I’ve been caught up in the fever of collecting 13 Jay-Z library cards.

Brooklyn Public Library is giving to anyone who meets criteria like living in, working or going to school and paying taxes in New York State the chance to collect 13 Jay-Z library cards. Show valid ID and proof and you can collect the cards as souvenirs.

The front of each card features an image from a Jay-Z album cover. I’ve been caught up in the fever and have collected all 13 cards.

My favorite is–you guessed it–the one with the three red bars (like stripes!) from the Blueprint 3 album shown above. I’ve always been drawn to wearing stripes too.

Different cards are available at clusters of neighborhood library branches throughout Brooklyn.

The Book of HOV Jay-Z exhibit can be viewed for free at the Central Library in Brooklyn until October.

The Jay-Z library card promotion has been a way to bring people together who ordinarily wouldn’t interact with each other.

Brooklynites from Brownsville come to Bensonhurst to get one of the cards. Residents of Sunset Park go to East New York to get a limited-edition card.

The camaraderie has been contagious among folk on the hunt for all 13 cards.

In the end this restores my faith in humanity and in people coming together united for a common good.

See the design of each card on the Brooklyn Public Library website.

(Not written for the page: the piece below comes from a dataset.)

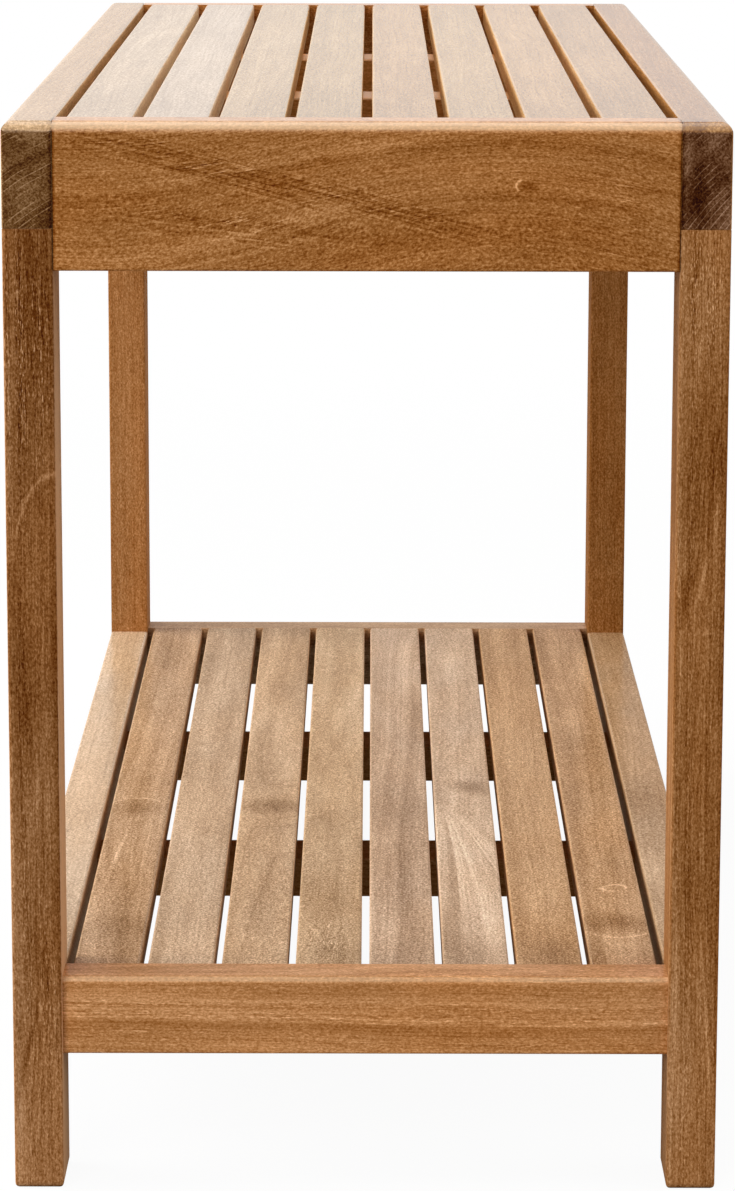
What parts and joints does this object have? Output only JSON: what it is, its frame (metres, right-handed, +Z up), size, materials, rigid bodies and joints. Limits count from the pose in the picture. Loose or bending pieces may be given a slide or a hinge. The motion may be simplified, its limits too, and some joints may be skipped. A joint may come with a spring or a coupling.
{
  "type": "slatted shower bench",
  "caption": "Freestanding slatted teak shower bench: a seat on legs under long side rails, end aprons, and a slatted shelf between the legs near the floor.",
  "frame": {"origin": "on the floor under the middle of the bench", "axes": "+X along the bench's length, +Y across it, +Z up from the floor to the seat"},
  "size_m": [0.76, 0.3, 0.457],
  "materials": {
    "leg_teak": "sanded, unfinished, fine satin grain",
    "seat_rail_teak": "sanded, unfinished, fine satin grain",
    "apron_teak": "sanded, unfinished, fine satin grain",
    "seat_slat_teak": "sanded, unfinished, fine satin grain",
    "shelf_slat_teak": "sanded, unfinished, fine satin grain",
    "shelf_rail_teak": "sanded, unfinished, fine satin grain",
    "batten_teak": "sanded, unfinished, fine satin grain",
    "dowel_beech": "sanded, unfinished, fine satin grain",
    "screw_steel": "stainless, satin"
  },
  "bodies": {
    "root": {"leg_left_front": "leg_teak", "leg_left_back": "leg_teak", "leg_right_front": "leg_teak", "leg_right_back": "leg_teak", "seat_rail_front": "seat_rail_teak", "seat_rail_back": "seat_rail_teak", "seat_apron_left": "apron_teak", "seat_apron_right": "apron_teak", "seat_slat_1": "seat_slat_teak", "seat_slat_2": "seat_slat_teak", "seat_slat_3": "seat_slat_teak", "seat_slat_4": "seat_slat_teak", "seat_slat_5": "seat_slat_teak", "seat_slat_6": "seat_slat_teak", "seat_slat_7": "seat_slat_teak", "seat_slat_8": "seat_slat_teak", "seat_batten_left": "batten_teak", "seat_batten_right": "batten_teak", "shelf_rail_front": "shelf_rail_teak", "shelf_rail_back": "shelf_rail_teak", "shelf_end_rail_left": "shelf_rail_teak", "shelf_end_rail_right": "shelf_rail_teak", "shelf_slat_1": "shelf_slat_teak", "shelf_slat_2": "shelf_slat_teak", "shelf_slat_3": "shelf_slat_teak", "shelf_slat_4": "shelf_slat_teak", "shelf_slat_5": "shelf_slat_teak", "shelf_slat_6": "shelf_slat_teak", "shelf_slat_7": "shelf_slat_teak", "shelf_slat_8": "shelf_slat_teak", "shelf_batten_left": "batten_teak", "shelf_batten_right": "batten_teak", "apron_dowels": "dowel_beech", "seat_slat_screws": "screw_steel", "shelf_slat_screws": "screw_steel"}
  },
  "joints": []
}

My goal is to return to posting blog entries here at least once per week.

Stay tuned.

Hip-Hop and Hope at 58

The photo was taken after my 58th birthday. See: the royal purple Adidas Gazelles I’m wearing. Wherever I go people comment that they love those sneakers.

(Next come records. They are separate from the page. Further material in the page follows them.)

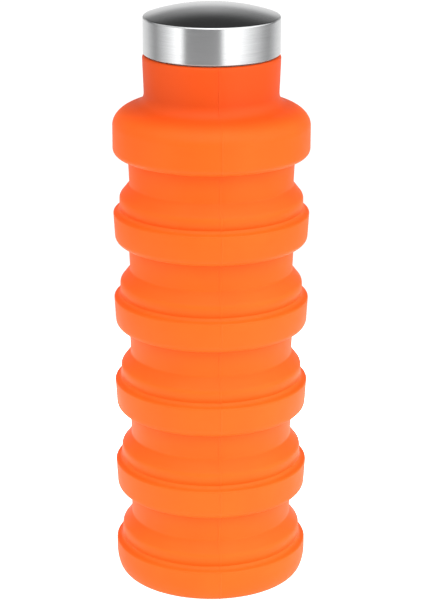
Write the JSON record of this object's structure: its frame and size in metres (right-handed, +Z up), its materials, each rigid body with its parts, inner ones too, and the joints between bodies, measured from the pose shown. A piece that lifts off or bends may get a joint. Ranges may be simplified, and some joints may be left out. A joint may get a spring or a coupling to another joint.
{
  "type": "folding water bottle",
  "caption": "Collapsible silicone water bottle with telescoping ringed walls, a threaded neck collar and a screw-on domed steel lid.",
  "frame": {"origin": "centre of the foot, on the surface that the bottle stands on", "axes": "+Z up along the bottle's axis, from the foot to the lid; -Y towards the side seen first, whose mould line is a few degrees towards +X"},
  "size_m": [0.075, 0.075, 0.2265],
  "materials": {
    "silicone": "matte, moulded silicone, orange",
    "steel": "brushed round the side and over the dome",
    "neck_plastic": "satin natural polypropylene",
    "lid_plastic": "satin natural polypropylene",
    "seal": "soft translucent silicone"
  },
  "bodies": {
    "base": {"base_cup": "silicone", "fold_wall_5": "silicone"},
    "ring_4": {"band_4": "silicone", "waist_5": "silicone", "fold_wall_4": "silicone"},
    "ring_3": {"band_3": "silicone", "waist_4": "silicone", "fold_wall_3": "silicone"},
    "ring_2": {"band_2": "silicone", "waist_3": "silicone", "fold_wall_2": "silicone"},
    "ring_1": {"band_1": "silicone", "waist_2": "silicone", "fold_wall_1": "silicone"},
    "neck": {"shoulder": "silicone", "waist_1": "silicone", "threaded_collar": "neck_plastic"},
    "lid_seal": {"lid_gasket": "seal"},
    "lid": {"lid_shell": "steel", "lid_core": "lid_plastic"}
  },
  "joints": [
    {"name": "fold_5", "type": "slide", "parent": "base", "child": "ring_4", "axis": [0, 0, -1], "range_m": [0, 0.0194], "deforming": ["fold_wall_5"]},
    {"name": "fold_4", "type": "slide", "parent": "ring_4", "child": "ring_3", "axis": [0, 0, -1], "range_m": [0, 0.0194], "deforming": ["fold_wall_4"]},
    {"name": "fold_3", "type": "slide", "parent": "ring_3", "child": "ring_2", "axis": [0, 0, -1], "range_m": [0, 0.0194], "deforming": ["fold_wall_3"]},
    {"name": "fold_2", "type": "slide", "parent": "ring_2", "child": "ring_1", "axis": [0, 0, -1], "range_m": [0, 0.0194], "deforming": ["fold_wall_2"]},
    {"name": "fold_1", "type": "slide", "parent": "ring_1", "child": "neck", "axis": [0, 0, -1], "range_m": [0, 0.0194], "deforming": ["fold_wall_1"]},
    {"name": "lid_lift", "type": "slide", "parent": "neck", "child": "lid_seal", "axis": [0, 0, 1], "range_m": [0, 0.024]},
    {"name": "lid_turn", "type": "hinge", "parent": "lid_seal", "child": "lid", "pos_m": [0, 0, 0.208], "axis": [0, 0, 1], "range_deg": [0, 1080]}
  ],
  "couplings": [
    {"joint": "lid_turn", "follows": "lid_lift", "rad_per_m": 785.4}
  ]
}
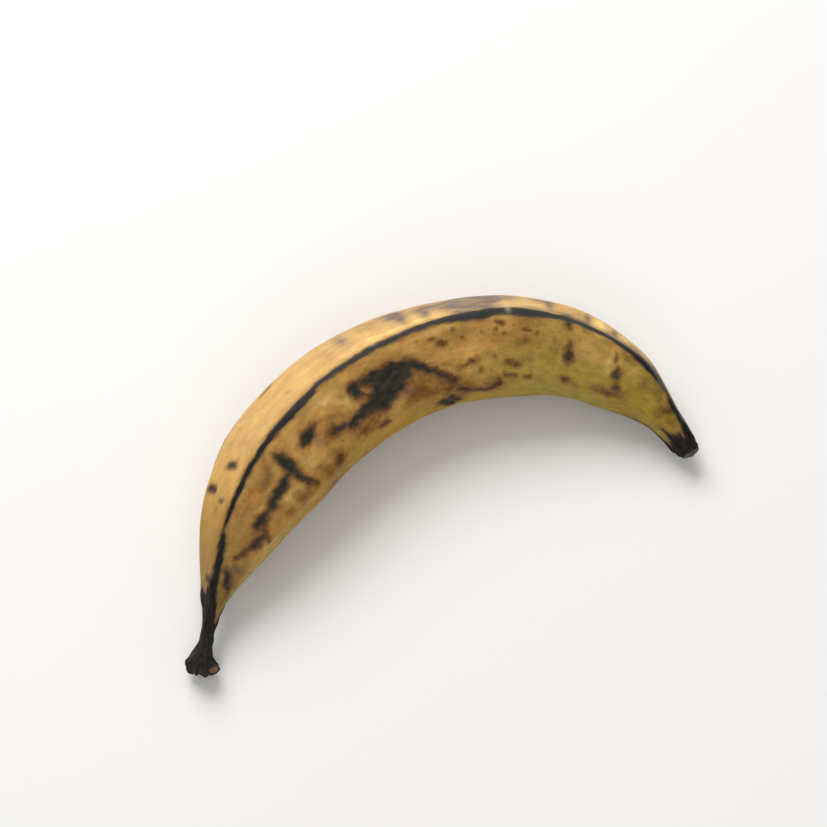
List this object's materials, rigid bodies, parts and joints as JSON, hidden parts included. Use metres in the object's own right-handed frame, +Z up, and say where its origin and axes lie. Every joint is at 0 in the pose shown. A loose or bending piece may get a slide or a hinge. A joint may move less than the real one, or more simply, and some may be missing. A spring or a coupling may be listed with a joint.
{
  "type": "plantain",
  "caption": "Whole ripe plantain lying on its side: an arched, softly ridged fruit with a thin dried stem flaring to a torn foot, and a blunt blossom end.",
  "frame": {"origin": "middle of the underside of the bounding box, on the surface that the fruit lies on", "axes": "+Z up, +X from the stem's torn foot to the blossom end along the chord of the arch, +Y towards the outer, convex side of the arch"},
  "size_m": [0.2428, 0.1156, 0.0509],
  "materials": {
    "peel": "satin ripe peel, golden tan to olive, with black ridges, bruises and ends"
  },
  "bodies": {
    "root": {"plantain": "peel"}
  },
  "joints": []
}
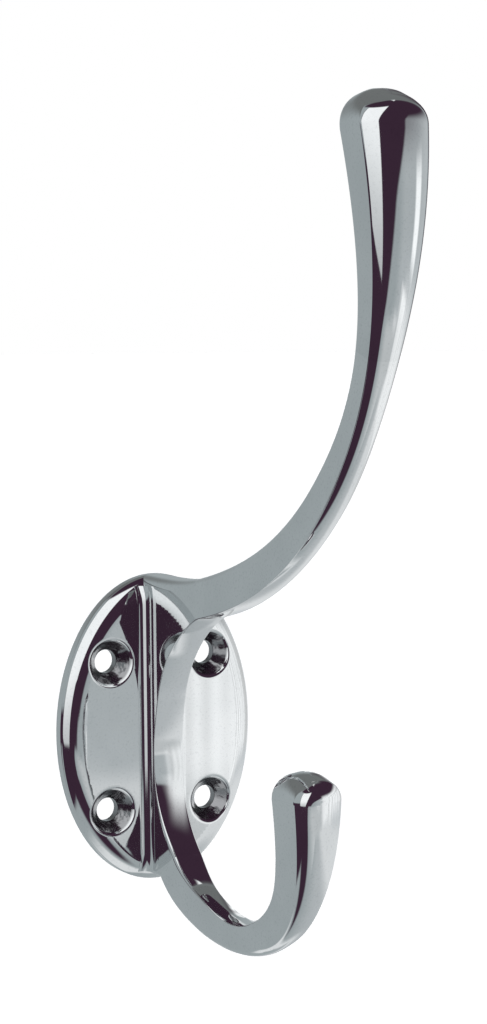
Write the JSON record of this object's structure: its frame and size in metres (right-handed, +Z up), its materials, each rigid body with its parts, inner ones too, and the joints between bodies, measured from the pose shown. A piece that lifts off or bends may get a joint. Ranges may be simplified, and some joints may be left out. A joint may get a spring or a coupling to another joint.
{
  "type": "hat and coat hook",
  "caption": "Polished chrome wall hook with an oval screw plate, a tall curved hat arm with a flared tip above and a small upturned coat hook below.",
  "frame": {"origin": "on the wall plane at the plate's flat back, at the middle of the four screw holes", "axes": "+Z up; -Y out of the wall toward the user; +X across the plate, to the right seen from the front"},
  "size_m": [0.0346, 0.073, 0.1293],
  "materials": {
    "chrome_casting": "polished"
  },
  "bodies": {
    "root": {"backplate": "chrome_casting", "spine": "chrome_casting", "hat_arm": "chrome_casting", "hat_arm_tip": "chrome_casting", "coat_hook": "chrome_casting", "coat_hook_tip": "chrome_casting"}
  },
  "joints": []
}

Over the weekend I watched on Channel 7 a celebration of the 50th Anniversary of Hip-Hop.

I played Run-DMC on air when I was a disc jockey on FM radio from 1985 to 1987 in college.

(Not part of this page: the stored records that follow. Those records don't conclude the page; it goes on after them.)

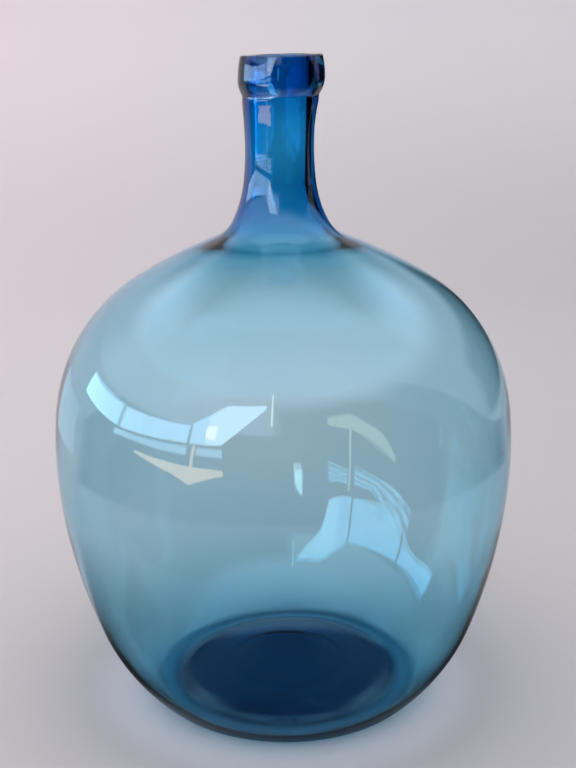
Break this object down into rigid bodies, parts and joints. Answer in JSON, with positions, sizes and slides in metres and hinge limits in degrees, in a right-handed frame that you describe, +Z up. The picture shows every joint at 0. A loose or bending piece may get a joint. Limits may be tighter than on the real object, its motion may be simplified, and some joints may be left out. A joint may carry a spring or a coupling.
{
  "type": "glass carboy",
  "caption": "Hand-blown blue glass carboy with a rounded body, a slim waisted neck and a thick applied lip, for fermenting and storing wine or beer.",
  "frame": {"origin": "middle of the plane that the foot stands on, on the axis of revolution", "axes": "+Z up along the axis of revolution, towards the mouth"},
  "size_m": [0.396, 0.396, 0.56],
  "materials": {
    "blown_glass": "clear petrol-blue glass, smooth, with faint waves and seeds",
    "lip_glass": "the same glass, thicker and so darker, fire-polished"
  },
  "bodies": {
    "root": {"vessel": "blown_glass", "lip_collar": "lip_glass"}
  },
  "joints": []
}
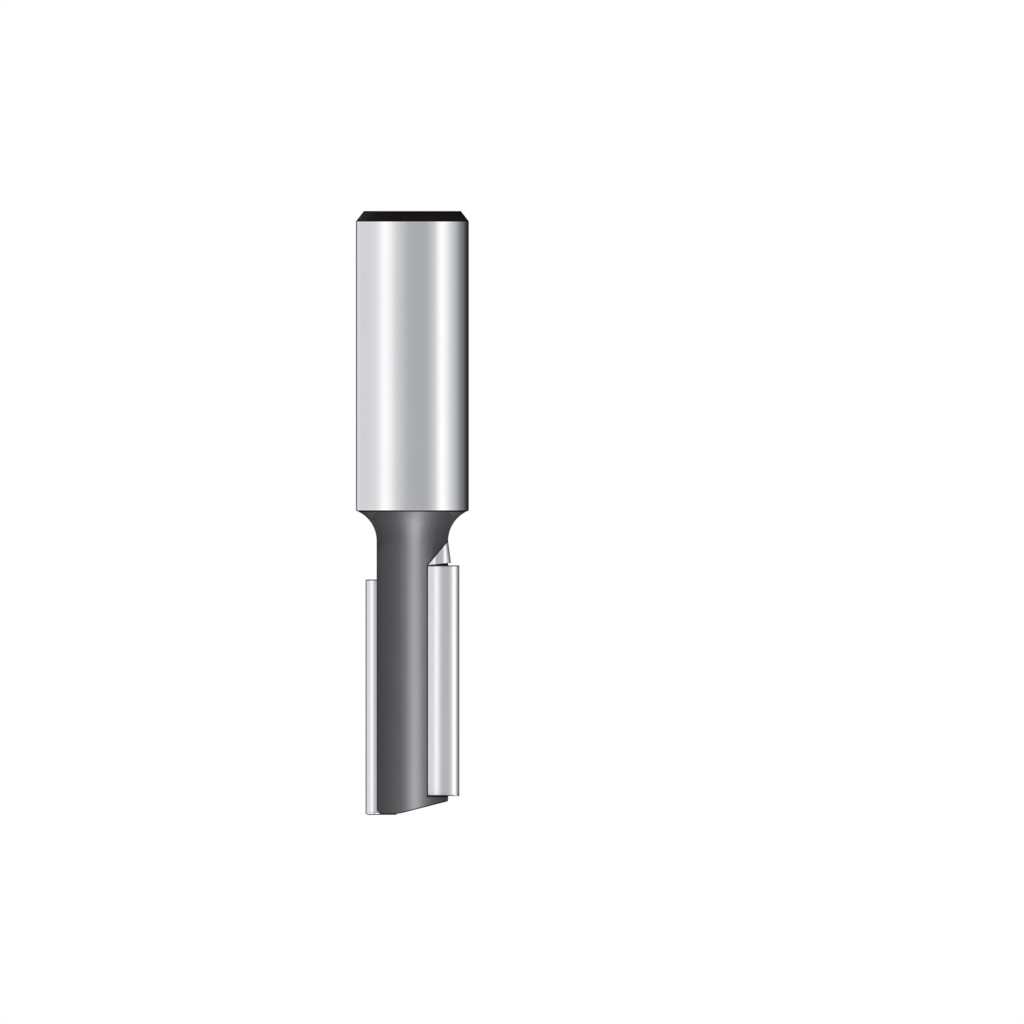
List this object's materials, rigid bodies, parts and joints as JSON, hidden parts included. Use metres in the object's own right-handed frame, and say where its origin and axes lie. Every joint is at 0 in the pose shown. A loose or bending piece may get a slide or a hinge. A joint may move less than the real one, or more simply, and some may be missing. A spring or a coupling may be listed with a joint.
{
  "type": "router bit",
  "caption": "Straight router bit: round chamfered shank, concave neck and a slimmer fluted body that carries staggered flat carbide cutting tips.",
  "frame": {"origin": "centre of the shank's flat end face", "axes": "+Z along the bit's axis from the shank end to the cutter end; +X from the axis towards the plunge tip's cutting edge, whose rake face looks along +Y"},
  "size_m": [0.012, 0.012, 0.0641],
  "materials": {
    "body_steel": "ground bright shank, black chamfered end, dark satin coat on the neck and cutter body",
    "carbide": "fine ground tungsten carbide"
  },
  "bodies": {
    "root": {"bit_body": "body_steel", "side_tip": "carbide", "plunge_tip": "carbide"}
  },
  "joints": []
}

In a segment on the TV show a video showed Run-DMC taking off their “three stripe” sneakers at a concert and waving the Adidas in the air.

Fans in the audience took off their sneakers and held them up too. From then on Adidas gave the rappers a licensing deal. Run-DMC recorded a song “My Adidas.”

I refrain from buying Nike products after reading the memoir The Longest Race by a female athlete who exposed the wrongdoings of the famous coach who ruled an elite Nike running team she trained on for the Olympics.

I prefer Adidas because I’m taken in with “the three stripe life” motto. Finding the purple Gazelles was heaven. Purple is my favorite color.

I don’t know that Adidas has been accused of scandals the way Nike has.

To end here I’ll say that unlike critics of hip-hop I think rap music is great because it’s “true to the game” of how people live on the street. It’s real-life music that gives everyone the chance to author their destiny. No matter where they start out.

Hip-hop is self-expression at its most exultant. The fact that hip-hop is a global phenom that has gone from the Bronx to Berlin and all over the world is a testament to how “People have the Power” to change their lives for the better through music. In turn empowering listeners to dream big.

Give me the three stripe life any day. How far will my Gazelles take me? As far as I can go–and I want to go far. I choose to get excited at every new birthday.

You have no idea when you’re 22 how your life will turn out. Heck–you don’t think of 58 when you’re in your twenties.

I wouldn’t change anything that happened to me along the way to getting here. In the end hip-hop is about hope–and I’ve always been about giving others hope that you can have a better life after adversity. Even while living in hardship that hasn’t gone away you can find something to smile about.

Hip-hop is that cheerleader for millions.

We can’t give up the fight to create the world we want to see. We owe a debt to the founders of hip-hop for changing the world for the better for their adoring fans who see themselves reflected in the music.

One rapper had been scratching by the time he was 4 years old. At 15 he was signed as the opening act for Run-DMC on their worldwide tour. A true American success story.

Here’s to another 50 years!

Sparking a Life of Joy

I’ve become obsessed with Marie Kondo’s ethic of doing what sparks joy.

In my view everyone can life a life of joy, meaning, purpose, and passion.

Even if our circumstances are less than ideal I say: do what sparks joy for you.

I’m saying ‘no’ to busywork and ‘no’ to doing backbreaking work at my job.

The idea that ANY of us should endure burnout on the job just because we have to pay rent and bills is bullshit.

The six root causes of burnout are factors linked to how management treats employees.

I say: do whatever you can to do things that spark joy on the job and off the job.

In a coming blog entry I will talk about how I decided what kind of life I actually want.

Skin in the Game

After reading the above book I coined the term Bite of Life as in taking a Bite of Life.

For Beauty Individuality Truth and Empathy. This is what I believe in.

My view runs counter to the Dermalogica founder author. She doesn’t like and use the word beauty. I beg to differ.

Seeing beauty in the ordinary–in the broken; in the struggle; in the people, places, and things no one else deems beautiful–is a gift each of us can give each other.

What I seek to do is Celebrate Life by dressing up; by making art out of the everyday; by spreading joy and optimism in a world full of despair.

Read Skin in the Game to get a shot of confidence. Jane Wurwand’s life story could be any of ours with a twist. She had a failed first marriage by the age of 21–and things could’ve gotten worse.

Wurwand is living proof of what I’ve written before that where you start out is not where you have to remain.

That ambition born of altruism is the right way to lead in business and in life.

Wurwand references Madam C.J. Walker in Skin in the Game. How could she not. Walker was a radical beauty entrepreneur in her time.

Reading Skin in the Game I thought: “She could do it. So can I.”

Though I checked the book out of the library I recommend you buy it. It’s worth taking the gems of advice to heart.

You want to conquer a market. Or succeed in any venture. Be kind and care about people.

That’s what Wurwand made her mission as the founder of a skincare line that grossed $1Million in its first year in 1986.